La libéralisation progressive du secteur constitue l’élément clé de ces plans et vise à promouvoir le modèle de PPP et des rémunérations basées sur la performance.
Pour soutenir cette transition, les autorités bénéficient d’un instrument spécifique d’assistance technique - « project development facility », porté par les bailleurs de fonds, pour la structuration de contrats et projet en format PPP. Dans ce cadre, un vaste programme de dessalement reposant sur des projets PPP a été lancé, visant à produire 9 millions de m³ d’eau potable par jour d’ici 2050. La première phase devrait mobiliser 3 Md USD d’investissement. Les appels d’offres sont attendus pour le début de l’année 2025, alors que 17 consortia ont été présélectionnés en 2023. L’UE et l’Égypte ont par ailleurs signé une facilité de financement de 7 M EUR, dans le cadre de la plateforme NWFE, destinée à soutenir la gestion de l'eau, les énergies renouvelables et la résilience climatique via des PPP. Enfin, l’UE a lancé une « initiative équipe Europe » dans le secteur de l’eau et de la sécurité alimentaire qui vise à regrouper et à coordonner l’action des institutions financières européennes et leurs agences de développement.
La question du traitement des boues d’épuration, qui génère aujourd’hui des volumes importants de déchets, est devenue un enjeu prioritaire pour les autorités.
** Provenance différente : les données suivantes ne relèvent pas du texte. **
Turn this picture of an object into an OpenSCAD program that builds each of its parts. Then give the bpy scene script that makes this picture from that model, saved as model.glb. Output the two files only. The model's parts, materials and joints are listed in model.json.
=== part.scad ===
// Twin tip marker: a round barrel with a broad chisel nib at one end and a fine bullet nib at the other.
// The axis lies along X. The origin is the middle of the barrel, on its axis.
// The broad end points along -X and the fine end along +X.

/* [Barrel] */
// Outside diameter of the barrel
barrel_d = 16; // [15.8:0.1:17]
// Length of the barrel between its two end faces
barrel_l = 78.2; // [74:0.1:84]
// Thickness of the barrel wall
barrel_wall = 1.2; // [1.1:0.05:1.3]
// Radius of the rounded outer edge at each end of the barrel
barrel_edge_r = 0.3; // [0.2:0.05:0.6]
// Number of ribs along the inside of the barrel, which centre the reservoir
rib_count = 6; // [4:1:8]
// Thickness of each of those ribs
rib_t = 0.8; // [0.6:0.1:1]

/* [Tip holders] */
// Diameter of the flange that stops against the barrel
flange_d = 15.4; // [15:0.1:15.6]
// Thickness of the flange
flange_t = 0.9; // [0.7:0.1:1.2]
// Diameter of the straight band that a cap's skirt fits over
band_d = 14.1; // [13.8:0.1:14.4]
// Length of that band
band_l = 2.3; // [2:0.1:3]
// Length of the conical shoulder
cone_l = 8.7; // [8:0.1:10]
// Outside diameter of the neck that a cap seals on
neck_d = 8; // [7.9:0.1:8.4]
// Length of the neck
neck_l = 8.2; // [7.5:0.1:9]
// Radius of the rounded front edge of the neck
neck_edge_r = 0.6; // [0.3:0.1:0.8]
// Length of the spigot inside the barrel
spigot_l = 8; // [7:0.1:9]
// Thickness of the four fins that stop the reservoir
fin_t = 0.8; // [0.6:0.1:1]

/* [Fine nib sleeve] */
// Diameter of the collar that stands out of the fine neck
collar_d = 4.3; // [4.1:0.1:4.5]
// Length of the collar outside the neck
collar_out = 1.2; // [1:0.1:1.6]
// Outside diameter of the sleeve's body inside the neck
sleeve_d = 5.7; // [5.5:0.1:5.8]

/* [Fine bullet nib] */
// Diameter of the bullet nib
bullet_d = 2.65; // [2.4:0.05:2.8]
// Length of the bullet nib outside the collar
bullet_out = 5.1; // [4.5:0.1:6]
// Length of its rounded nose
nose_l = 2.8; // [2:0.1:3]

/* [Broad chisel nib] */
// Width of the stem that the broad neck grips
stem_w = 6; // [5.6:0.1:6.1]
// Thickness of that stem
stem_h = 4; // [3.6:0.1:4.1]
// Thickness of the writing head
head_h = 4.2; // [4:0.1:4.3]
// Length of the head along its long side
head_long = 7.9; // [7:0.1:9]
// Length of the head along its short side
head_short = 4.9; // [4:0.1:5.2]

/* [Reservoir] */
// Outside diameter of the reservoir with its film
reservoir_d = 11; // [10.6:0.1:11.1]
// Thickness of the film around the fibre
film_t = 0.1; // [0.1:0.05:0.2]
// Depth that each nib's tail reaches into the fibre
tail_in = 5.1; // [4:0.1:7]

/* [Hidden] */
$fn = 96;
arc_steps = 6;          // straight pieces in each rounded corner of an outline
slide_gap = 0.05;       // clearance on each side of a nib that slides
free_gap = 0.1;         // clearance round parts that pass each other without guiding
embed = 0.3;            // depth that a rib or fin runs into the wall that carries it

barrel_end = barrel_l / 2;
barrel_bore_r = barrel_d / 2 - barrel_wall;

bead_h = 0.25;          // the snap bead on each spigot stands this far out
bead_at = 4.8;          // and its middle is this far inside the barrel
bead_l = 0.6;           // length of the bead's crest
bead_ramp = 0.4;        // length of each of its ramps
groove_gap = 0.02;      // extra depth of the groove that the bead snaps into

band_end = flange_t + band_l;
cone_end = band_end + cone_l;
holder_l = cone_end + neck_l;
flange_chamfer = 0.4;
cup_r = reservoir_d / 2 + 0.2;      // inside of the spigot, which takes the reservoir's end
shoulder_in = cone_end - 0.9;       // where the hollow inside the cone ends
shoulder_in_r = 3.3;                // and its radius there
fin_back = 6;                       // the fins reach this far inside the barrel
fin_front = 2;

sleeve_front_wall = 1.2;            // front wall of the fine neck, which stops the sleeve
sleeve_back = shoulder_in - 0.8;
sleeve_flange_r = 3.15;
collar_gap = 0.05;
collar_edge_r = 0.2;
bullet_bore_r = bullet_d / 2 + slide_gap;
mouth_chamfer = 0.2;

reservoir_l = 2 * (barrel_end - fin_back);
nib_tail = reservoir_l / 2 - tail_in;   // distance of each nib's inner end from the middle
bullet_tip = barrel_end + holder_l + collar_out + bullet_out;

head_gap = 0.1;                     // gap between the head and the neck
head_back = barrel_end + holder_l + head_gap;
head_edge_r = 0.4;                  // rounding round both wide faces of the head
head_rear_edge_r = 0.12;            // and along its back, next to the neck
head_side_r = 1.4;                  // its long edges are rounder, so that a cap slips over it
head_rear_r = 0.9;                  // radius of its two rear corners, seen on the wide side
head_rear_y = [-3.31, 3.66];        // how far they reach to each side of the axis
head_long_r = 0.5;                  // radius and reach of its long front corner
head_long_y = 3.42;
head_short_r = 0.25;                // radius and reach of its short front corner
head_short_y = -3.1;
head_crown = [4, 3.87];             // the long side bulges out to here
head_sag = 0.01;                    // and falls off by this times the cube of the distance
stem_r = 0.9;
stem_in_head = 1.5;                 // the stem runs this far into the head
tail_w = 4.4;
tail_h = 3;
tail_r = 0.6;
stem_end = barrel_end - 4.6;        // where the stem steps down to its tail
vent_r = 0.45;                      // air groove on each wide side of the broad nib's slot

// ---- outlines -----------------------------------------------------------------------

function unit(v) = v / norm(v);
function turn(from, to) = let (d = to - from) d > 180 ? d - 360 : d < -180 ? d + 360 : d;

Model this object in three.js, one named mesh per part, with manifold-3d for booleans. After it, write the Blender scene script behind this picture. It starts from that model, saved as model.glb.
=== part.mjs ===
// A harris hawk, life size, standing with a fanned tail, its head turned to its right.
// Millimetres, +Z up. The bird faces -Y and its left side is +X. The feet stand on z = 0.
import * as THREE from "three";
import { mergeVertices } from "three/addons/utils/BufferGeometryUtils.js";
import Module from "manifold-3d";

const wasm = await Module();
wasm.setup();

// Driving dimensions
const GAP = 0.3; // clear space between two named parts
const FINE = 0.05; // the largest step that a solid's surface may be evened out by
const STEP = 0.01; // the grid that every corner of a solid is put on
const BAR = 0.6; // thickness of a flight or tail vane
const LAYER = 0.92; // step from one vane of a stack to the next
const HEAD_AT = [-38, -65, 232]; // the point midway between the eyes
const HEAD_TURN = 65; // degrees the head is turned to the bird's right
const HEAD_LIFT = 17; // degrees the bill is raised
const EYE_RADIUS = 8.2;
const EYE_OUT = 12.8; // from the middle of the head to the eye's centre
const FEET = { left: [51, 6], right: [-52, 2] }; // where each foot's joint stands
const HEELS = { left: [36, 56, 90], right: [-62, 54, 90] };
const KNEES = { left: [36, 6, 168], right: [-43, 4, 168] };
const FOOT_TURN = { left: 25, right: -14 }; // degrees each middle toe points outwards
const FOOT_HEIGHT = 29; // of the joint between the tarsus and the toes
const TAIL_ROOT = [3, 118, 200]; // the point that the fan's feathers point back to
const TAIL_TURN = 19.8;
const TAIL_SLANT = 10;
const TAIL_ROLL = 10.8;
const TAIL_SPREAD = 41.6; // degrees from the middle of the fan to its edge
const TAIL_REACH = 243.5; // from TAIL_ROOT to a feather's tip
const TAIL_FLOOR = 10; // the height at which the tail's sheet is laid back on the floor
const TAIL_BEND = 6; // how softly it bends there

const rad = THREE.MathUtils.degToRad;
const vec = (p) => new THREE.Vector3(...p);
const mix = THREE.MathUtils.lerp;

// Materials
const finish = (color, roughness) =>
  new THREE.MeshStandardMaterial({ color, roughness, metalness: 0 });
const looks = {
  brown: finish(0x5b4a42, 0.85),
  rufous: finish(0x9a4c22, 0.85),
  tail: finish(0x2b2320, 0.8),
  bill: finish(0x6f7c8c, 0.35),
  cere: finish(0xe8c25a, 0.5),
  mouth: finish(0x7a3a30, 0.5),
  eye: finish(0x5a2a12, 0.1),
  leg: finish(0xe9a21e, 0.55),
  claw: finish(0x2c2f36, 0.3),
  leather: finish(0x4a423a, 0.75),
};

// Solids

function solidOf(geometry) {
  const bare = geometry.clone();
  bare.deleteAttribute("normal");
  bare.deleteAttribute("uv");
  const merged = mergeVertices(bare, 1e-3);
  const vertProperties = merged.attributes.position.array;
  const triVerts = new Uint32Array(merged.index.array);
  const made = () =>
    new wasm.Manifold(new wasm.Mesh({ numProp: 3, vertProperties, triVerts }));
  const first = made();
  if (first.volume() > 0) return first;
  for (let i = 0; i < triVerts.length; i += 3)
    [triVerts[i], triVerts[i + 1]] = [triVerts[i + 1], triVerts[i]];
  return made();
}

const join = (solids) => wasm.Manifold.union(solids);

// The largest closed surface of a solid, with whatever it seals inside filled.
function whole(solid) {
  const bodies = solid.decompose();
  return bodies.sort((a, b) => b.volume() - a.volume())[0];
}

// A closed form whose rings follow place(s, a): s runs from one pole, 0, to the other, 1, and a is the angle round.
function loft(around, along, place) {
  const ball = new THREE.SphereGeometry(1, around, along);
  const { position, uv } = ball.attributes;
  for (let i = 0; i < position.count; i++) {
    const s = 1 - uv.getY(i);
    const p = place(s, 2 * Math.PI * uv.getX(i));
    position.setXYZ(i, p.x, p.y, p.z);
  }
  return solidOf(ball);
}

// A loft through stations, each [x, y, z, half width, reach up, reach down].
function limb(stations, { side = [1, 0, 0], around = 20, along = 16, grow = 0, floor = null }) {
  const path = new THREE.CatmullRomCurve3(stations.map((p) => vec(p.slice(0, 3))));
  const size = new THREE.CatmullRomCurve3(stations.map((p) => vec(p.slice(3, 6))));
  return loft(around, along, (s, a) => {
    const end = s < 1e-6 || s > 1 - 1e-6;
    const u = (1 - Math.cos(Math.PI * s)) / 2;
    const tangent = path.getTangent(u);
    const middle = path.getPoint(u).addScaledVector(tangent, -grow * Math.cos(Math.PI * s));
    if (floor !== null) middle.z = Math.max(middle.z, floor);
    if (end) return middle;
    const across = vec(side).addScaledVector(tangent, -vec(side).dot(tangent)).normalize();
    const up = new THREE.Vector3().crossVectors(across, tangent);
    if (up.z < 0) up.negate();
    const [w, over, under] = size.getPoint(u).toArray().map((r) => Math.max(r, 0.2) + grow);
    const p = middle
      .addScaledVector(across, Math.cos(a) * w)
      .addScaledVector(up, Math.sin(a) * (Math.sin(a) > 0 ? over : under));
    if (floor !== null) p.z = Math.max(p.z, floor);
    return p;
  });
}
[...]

Jusqu’à présent, ces boues étaient enfouies dans des terrains désertiques, une solution non-durable qui s’oppose à l’urbanisation croissante de ces zones. Les autorités travaillent sur une stratégie dédiée à cette question, dont la publication serait attendue en 2026. Un appel d’offres pour un projet pilote, en PPP, de valorisation des boues de la station Abu Rawash (en cours de construction, devrait traiter 1,6 M m³/jour) est attendu pour le courant de l’année 2025. La DG Trésor a organisé en novembre une mission en France des acteurs clé de cette stratégie.